Tilted Richardson Varieties

Abstract

The study of the flag variety Fln and its subvarieties, including Schubert and Richardson varieties, plays a fundamental role in algebraic geometry and algebraic combinatorics. In this paper, we introduce and develop the theory of tilted Richardson varieties Tu,v, a new family of subvarieties of the flag variety that provides a geometric framework for the quantum Bruhat graphs. These varieties are defined for all pairs of permutations u and v, extending the classical Richardson varieties in the case where u≤ v in the Bruhat order. We establish their fundamental geometric properties, proving irreducibility and providing explicit dimension formulas. Moreover, we show that they have a well-defined stratification indexed by tilted Bruhat intervals, a generalization of classical Bruhat intervals previously introduced by Brenti, Fomin, and Postnikov. Additionally, we introduce a tilted generalization of the classical Deodhar decomposition of Richardson varieties, which leads to a combinatorial formula for tilted Kazhdan--Lusztig R-polynomials, a notion that arises naturally in our framework. We further develop a theory of total positivity for tilted Richardson varieties. In particular, we define and study the totally nonnegative parts of tilted Richardson varieties, proving they form a CW complex.
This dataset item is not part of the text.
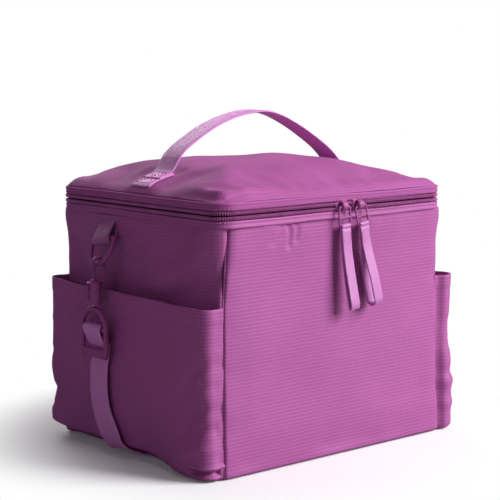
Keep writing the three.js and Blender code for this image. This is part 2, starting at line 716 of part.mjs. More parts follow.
function hook() {
  const ring = ringBottom();
  const barrel = new THREE.CylinderGeometry(1, 1, BARREL_TOP - BARREL_BOTTOM, 16);
  barrel.rotateX(Math.PI / 2).scale(BARREL_RADIUS_X, BARREL_RADIUS_Y, 1);
  barrel.translate(CLIP_X, CLIP_Y, (BARREL_TOP + BARREL_BOTTOM) / 2);
  const bore = turnedPiece([
    [0, BARREL_BOTTOM - 1],
    [SWIVEL_HOLE_RADIUS, BARREL_BOTTOM - 1],
    [SWIVEL_HOLE_RADIUS, SWIVEL_SEAT_LOW],
    [SWIVEL_SEAT_RADIUS, SWIVEL_SEAT_LOW],
    [SWIVEL_SEAT_RADIUS, SWIVEL_SEAT_HIGH],
    [BORE_RADIUS, SWIVEL_SEAT_HIGH],
    [BORE_RADIUS, BARREL_TOP + 2],
    [0, BARREL_TOP + 2],
  ]);
  const slotBack = CLIP_Y + SLOT_HALF;
  const slot = block(CLIP_X - SLOT_REACH, CLIP_X, CLIP_Y - SLOT_HALF, slotBack, SLOT_LOW, SLOT_HIGH);
  return cut(join(hookArch(ring.x, ring.z - RING_REST), barrel), bore, slot);
}

// The sliding bolt that closes the hook, with the thumb knob that stands out of the slot.
function bolt() {
  const length = PIN_HIGH - PIN_LOW;
  const pin = new THREE.CylinderGeometry(PIN_RADIUS, PIN_RADIUS, length, 10);
  pin.rotateX(Math.PI / 2).translate(CLIP_X, CLIP_Y, PIN_LOW + length / 2);
  const shape = roundedShape(CLIP_Y - KNOB_HALF, CLIP_Y + KNOB_HALF, KNOB_LOW, KNOB_HIGH, 1);
  const knob = facingSide(shape, CLIP_X - KNOB_REACH, KNOB_DEPTH);
  return join(pin, knob);
}

function boltSpring() {
  const steps = SPRING_TURNS * SPRING_STEPS;
  const points = [];
  for (let i = 0; i <= steps; i += 1) {
    const angle = (i / SPRING_STEPS) * 2 * Math.PI;
    const x = SPRING_RADIUS * Math.cos(angle);
    const y = SPRING_RADIUS * Math.sin(angle);
    points.push(new THREE.Vector3(x, y, SPRING_LOW + (i / steps) * SPRING_HEIGHT));
  }
  const wire = new THREE.Shape(arc(0, 0, SPRING_WIRE, 0, 300, 5));
  const extrudePath = new THREE.CatmullRomCurve3(points);
  const coil = new THREE.ExtrudeGeometry(wire, { steps, bevelEnabled: false, extrudePath });
  return coil.translate(CLIP_X, CLIP_Y, 0);
}

function swivelPin() {
  return turnedPiece([
    [0, SWIVEL_PIN_LOW],
    [SWIVEL_PIN_RADIUS, SWIVEL_PIN_LOW],
    [SWIVEL_PIN_RADIUS, SWIVEL_HEAD_LOW],
    [SWIVEL_HEAD_RADIUS, SWIVEL_HEAD_LOW],
    [SWIVEL_HEAD_RADIUS, SWIVEL_HEAD_HIGH],
    [0, SWIVEL_HEAD_HIGH],
  ]);
}

// A flat frame with an arched top, a bar across the middle and a broad bottom bar.
function buckle() {
  const half = BUCKLE_WIDTH / 2;
  const side = half - BUCKLE_RIM;
  const shoulder = BUCKLE_TOP - half;
  const foot = BUCKLE_BOTTOM + BUCKLE_CORNER;
  const shape = new THREE.Shape([
    ...arc(half - BUCKLE_CORNER, foot, BUCKLE_CORNER, -90, 0, 3),
    ...arc(0, shoulder, half, 0, 180, 12),
    ...arc(-half + BUCKLE_CORNER, foot, BUCKLE_CORNER, 180, 270, 3),
  ]);
  const barTop = BUCKLE_BAR_Z + BUCKLE_BAR_HALF;
  const start = THREE.MathUtils.radToDeg(Math.asin((barTop - shoulder) / side));
  shape.holes.push(new THREE.Path(arc(0, shoulder, side, start, 180 - start, 10)));
  const slotLow = BUCKLE_BOTTOM + BUCKLE_LOW_BAR;
  const slotHigh = BUCKLE_BAR_Z - BUCKLE_BAR_HALF;
  shape.holes.push(roundedShape(-side, side, slotLow, slotHigh, BUCKLE_SLOT_ROUNDING));
  const frame = facingSide(shape, CLIP_X - BUCKLE_THICK / 2, BUCKLE_THICK, BUCKLE_BEVEL);
  return frame.translate(0, CLIP_Y, 0);
}

function strapFold() {
  const fold = webFold(FOLD_HOLE, FOLD_OUTER, FOLD_TAIL_X, FOLD_TAIL_Z, FOLD_TAIL_HALF);
  return fold.translate(CLIP_X, CLIP_Y, BUCKLE_BAR_Z);
}

// The hanging strap stays flat against the pocket, and runs forward as it nears the base.
function strapDrop() {
  const middle = new THREE.CatmullRomCurve3([
    new THREE.Vector3(0, CLIP_Y, 98),
    new THREE.Vector3(0, 32, 76),
    new THREE.Vector3(0, 32, 56),
    new THREE.Vector3(0, 25, 32),
    new THREE.Vector3(0, 4, 2.5),
  ]);
  return formed(12, 1, (u, v, w) => {
    const point = middle.getPoint(u);
    const along = middle.getTangent(u);
    const half = WEB_WIDTH / 2 / Math.abs(along.z);
    return [STRAP_X + (w - 0.5) * WEB_THICK, point.y + (v - 0.5) * 2 * half, point.z];
  });
}

// The length of strap under the bag. Its ends run forward under the pockets to meet the hanging lengths.
function strapBaseRun() {
  const half = WEB_WIDTH / 2;
  const edge = WIDTH / 2 + WEB_THICK / 2;
  const end = -STRAP_X + WEB_THICK / 2;
  const shape = new THREE.Shape();
  shape.moveTo(-end, STRAP_END_FRONT);
  shape.lineTo(-edge, STRAP_BASE_Y - half);
  shape.lineTo(edge, STRAP_BASE_Y - half);
  shape.lineTo(end, STRAP_END_FRONT);
  shape.lineTo(end, STRAP_END_BACK);
  shape.lineTo(edge, STRAP_BASE_Y + half);
  shape.lineTo(-edge, STRAP_BASE_Y + half);
  shape.lineTo(-end, STRAP_END_BACK);
  return upright(shape, STRAP_BASE_LIFT, STRAP_BASE_LIFT + WEB_THICK);
}

function addStrapAndClips() {
  addPair('ring_tab', ringTab(), WEBBING);
  addPair('d_ring', dRing(), PLASTIC, 0.35);
  addPair('hook', hook(), PLASTIC, 0.35);
  addPair('hook_bolt', bolt(), PLASTIC, 0.35);
  addPair('bolt_spring', boltSpring(), STEEL, 0.3, 1);
  addPair('swivel_pin', swivelPin(), STEEL, 0.3, 1);
  addPair('buckle', buckle(), PLASTIC, 0.35);
  addPair('strap_fold', strapFold(), WEBBING);
  addPair('strap_drop', strapDrop(), WEBBING);
  add('strap_base_run', strapBaseRun(), WEBBING);
}

addBase();
addShell();
addFoamAndLiner();
addZip();
addHingeStrip();
addSliders();
addLid();
addHandle();
addPockets();
addStrapAndClips();

export default bag;
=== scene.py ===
import json
from math import atan2, cos, hypot, pi, radians, sin, sqrt

import bmesh
import bpy
import numpy as np
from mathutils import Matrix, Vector
from mathutils.geometry import delaunay_2d_cdt
from mathutils.kdtree import KDTree


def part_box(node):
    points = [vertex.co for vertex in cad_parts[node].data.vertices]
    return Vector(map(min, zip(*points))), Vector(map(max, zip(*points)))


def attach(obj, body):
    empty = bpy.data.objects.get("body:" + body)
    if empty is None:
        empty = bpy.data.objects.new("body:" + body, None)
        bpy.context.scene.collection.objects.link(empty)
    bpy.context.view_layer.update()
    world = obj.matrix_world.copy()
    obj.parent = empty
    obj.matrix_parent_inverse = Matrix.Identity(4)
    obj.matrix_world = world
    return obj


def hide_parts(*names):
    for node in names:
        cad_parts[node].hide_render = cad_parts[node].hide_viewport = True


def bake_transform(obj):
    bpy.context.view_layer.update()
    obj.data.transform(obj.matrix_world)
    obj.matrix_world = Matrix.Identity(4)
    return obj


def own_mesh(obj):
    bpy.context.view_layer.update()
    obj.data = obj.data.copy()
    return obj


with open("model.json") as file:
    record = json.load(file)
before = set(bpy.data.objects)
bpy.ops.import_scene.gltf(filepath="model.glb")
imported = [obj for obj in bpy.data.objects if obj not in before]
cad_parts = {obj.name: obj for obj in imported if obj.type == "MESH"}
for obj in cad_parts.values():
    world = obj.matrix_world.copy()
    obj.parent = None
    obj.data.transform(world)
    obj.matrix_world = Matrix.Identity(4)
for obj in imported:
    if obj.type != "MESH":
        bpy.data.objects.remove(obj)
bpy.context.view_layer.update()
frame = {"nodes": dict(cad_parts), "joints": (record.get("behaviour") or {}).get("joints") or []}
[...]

This generalizes earlier results on the totally nonnegative flag variety and answers Bj\"orner's questions regarding geometric realizations of tilted Bruhat intervals. Finally, we establish explicit connections between tilted Richardson varieties and quantum Schubert calculus. Specifically, we prove that Tu,v coincides with minimal-degree two-point curve neighborhoods. As a result, we compute their cohomology classes and derive new relationships among Gromov--Witten invariants of the flag variety.